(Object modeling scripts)
- - -
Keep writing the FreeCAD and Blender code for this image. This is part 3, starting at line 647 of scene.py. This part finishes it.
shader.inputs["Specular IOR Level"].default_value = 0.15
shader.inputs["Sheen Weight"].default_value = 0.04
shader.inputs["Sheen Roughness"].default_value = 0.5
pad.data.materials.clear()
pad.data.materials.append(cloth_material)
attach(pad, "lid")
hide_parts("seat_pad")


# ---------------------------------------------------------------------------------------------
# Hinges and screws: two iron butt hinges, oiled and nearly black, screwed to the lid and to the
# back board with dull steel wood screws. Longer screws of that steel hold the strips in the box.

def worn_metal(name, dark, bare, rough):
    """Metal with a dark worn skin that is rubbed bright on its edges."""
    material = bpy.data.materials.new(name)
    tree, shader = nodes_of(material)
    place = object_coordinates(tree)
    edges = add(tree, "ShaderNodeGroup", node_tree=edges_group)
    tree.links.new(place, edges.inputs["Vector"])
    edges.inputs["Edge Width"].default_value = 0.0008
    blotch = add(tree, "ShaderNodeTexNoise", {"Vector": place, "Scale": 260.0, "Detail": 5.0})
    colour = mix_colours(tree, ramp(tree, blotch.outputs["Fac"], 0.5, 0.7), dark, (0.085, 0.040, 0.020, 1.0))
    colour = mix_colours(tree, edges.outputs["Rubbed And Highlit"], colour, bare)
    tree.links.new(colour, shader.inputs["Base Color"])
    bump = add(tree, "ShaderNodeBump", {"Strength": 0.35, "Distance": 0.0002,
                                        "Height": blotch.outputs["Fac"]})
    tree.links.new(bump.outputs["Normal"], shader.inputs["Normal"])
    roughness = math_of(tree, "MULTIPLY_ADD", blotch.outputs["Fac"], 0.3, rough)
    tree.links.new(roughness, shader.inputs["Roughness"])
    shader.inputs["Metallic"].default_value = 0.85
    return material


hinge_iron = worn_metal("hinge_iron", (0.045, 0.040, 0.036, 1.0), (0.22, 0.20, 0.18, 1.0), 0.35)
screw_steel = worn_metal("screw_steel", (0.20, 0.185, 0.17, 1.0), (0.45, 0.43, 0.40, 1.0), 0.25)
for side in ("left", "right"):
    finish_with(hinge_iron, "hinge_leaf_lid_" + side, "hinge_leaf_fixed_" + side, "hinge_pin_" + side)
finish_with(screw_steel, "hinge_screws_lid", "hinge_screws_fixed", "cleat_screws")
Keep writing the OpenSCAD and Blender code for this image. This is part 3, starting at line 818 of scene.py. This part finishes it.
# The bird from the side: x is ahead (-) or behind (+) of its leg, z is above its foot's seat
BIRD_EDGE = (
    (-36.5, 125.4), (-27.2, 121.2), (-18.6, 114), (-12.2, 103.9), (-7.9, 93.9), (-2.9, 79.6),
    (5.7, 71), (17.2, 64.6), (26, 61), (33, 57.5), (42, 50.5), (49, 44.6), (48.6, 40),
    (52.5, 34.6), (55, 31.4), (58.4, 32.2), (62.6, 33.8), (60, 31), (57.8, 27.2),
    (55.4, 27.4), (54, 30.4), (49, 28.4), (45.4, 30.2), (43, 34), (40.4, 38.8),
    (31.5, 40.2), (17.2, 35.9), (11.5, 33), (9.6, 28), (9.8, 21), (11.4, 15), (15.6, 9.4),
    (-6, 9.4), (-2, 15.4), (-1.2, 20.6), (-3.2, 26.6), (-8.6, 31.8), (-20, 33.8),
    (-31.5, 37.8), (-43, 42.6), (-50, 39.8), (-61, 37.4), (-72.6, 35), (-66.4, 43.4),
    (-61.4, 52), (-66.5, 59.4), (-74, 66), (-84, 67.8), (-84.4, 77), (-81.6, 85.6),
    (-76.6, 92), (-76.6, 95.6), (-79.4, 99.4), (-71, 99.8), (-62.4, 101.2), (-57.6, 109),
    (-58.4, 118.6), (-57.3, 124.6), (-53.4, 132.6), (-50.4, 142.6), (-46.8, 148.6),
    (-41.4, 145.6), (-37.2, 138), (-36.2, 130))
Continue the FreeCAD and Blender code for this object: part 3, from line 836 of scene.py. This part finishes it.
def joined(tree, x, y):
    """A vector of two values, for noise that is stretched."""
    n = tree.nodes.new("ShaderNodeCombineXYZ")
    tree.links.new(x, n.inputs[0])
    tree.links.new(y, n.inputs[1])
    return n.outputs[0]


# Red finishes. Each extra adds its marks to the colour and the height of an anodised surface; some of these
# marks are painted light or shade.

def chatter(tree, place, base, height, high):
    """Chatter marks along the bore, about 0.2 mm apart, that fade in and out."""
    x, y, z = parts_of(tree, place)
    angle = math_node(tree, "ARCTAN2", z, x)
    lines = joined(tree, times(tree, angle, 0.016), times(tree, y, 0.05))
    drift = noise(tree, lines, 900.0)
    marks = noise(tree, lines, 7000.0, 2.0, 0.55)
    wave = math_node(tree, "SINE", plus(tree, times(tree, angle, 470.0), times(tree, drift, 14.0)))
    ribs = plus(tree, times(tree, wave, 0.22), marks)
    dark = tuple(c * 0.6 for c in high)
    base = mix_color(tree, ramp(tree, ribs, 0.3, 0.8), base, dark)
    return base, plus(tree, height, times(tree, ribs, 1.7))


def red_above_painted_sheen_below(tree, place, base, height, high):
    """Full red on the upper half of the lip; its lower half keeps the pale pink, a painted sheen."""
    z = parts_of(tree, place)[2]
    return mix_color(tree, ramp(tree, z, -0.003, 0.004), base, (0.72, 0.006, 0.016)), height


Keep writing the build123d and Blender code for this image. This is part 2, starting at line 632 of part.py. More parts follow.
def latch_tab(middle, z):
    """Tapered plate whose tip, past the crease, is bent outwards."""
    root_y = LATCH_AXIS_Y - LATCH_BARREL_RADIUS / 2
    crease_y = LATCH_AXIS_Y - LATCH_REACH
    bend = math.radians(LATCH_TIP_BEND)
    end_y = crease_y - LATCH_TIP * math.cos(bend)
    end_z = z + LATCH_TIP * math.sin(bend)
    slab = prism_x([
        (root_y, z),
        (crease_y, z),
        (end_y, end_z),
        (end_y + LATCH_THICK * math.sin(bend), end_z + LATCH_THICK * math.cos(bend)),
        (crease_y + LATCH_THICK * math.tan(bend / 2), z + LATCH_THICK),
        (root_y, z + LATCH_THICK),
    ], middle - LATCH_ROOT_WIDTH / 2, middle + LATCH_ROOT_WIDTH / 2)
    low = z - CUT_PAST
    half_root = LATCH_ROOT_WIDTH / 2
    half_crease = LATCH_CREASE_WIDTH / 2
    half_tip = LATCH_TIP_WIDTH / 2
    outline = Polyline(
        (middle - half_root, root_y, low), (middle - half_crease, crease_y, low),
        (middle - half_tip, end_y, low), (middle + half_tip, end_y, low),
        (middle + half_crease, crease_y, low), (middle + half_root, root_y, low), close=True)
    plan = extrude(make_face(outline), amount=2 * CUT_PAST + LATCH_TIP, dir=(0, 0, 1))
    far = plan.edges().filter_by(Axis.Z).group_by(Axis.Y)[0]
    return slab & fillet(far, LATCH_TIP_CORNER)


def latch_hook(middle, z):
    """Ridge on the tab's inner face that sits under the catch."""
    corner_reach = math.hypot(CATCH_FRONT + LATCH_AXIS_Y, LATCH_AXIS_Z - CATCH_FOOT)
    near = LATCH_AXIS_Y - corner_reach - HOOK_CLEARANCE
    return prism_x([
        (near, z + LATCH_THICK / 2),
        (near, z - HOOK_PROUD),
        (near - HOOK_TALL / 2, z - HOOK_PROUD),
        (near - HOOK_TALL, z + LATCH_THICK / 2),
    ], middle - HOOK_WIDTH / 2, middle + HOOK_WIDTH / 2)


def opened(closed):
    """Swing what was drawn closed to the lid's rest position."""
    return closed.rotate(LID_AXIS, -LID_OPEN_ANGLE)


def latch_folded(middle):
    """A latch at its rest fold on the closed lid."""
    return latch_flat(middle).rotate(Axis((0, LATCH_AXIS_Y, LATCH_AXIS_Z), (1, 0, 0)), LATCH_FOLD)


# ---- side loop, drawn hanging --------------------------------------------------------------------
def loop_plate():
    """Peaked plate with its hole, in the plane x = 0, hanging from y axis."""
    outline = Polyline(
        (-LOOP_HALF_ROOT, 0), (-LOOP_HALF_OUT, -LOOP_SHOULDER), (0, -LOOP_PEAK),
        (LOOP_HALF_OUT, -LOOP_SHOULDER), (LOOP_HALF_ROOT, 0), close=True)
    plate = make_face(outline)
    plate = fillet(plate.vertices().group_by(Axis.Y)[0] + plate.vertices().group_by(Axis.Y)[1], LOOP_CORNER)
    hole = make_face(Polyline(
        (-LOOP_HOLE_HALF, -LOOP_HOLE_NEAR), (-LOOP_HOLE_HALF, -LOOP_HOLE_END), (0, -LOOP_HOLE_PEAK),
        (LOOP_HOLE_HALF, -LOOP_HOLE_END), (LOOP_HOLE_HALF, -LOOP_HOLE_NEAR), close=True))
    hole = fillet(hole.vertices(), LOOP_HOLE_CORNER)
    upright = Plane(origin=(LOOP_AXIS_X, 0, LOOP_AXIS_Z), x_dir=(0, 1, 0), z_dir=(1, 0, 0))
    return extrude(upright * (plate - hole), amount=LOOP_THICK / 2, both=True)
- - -
▶ Exercise instructions
Give back exactly the lines from the line that has "Continue the FreeCAD" to the line that has "return base, plus(tree, height, times(tree, ribs, 1.7))", both included, and leave out all others.

▶ Problem solution
Continue the FreeCAD and Blender code for this object: part 3, from line 836 of scene.py. This part finishes it.
def joined(tree, x, y):
    """A vector of two values, for noise that is stretched."""
    n = tree.nodes.new("ShaderNodeCombineXYZ")
    tree.links.new(x, n.inputs[0])
    tree.links.new(y, n.inputs[1])
    return n.outputs[0]


# Red finishes. Each extra adds its marks to the colour and the height of an anodised surface; some of these
# marks are painted light or shade.

def chatter(tree, place, base, height, high):
    """Chatter marks along the bore, about 0.2 mm apart, that fade in and out."""
    x, y, z = parts_of(tree, place)
    angle = math_node(tree, "ARCTAN2", z, x)
    lines = joined(tree, times(tree, angle, 0.016), times(tree, y, 0.05))
    drift = noise(tree, lines, 900.0)
    marks = noise(tree, lines, 7000.0, 2.0, 0.55)
    wave = math_node(tree, "SINE", plus(tree, times(tree, angle, 470.0), times(tree, drift, 14.0)))
    ribs = plus(tree, times(tree, wave, 0.22), marks)
    dark = tuple(c * 0.6 for c in high)
    base = mix_color(tree, ramp(tree, ribs, 0.3, 0.8), base, dark)
    return base, plus(tree, height, times(tree, ribs, 1.7))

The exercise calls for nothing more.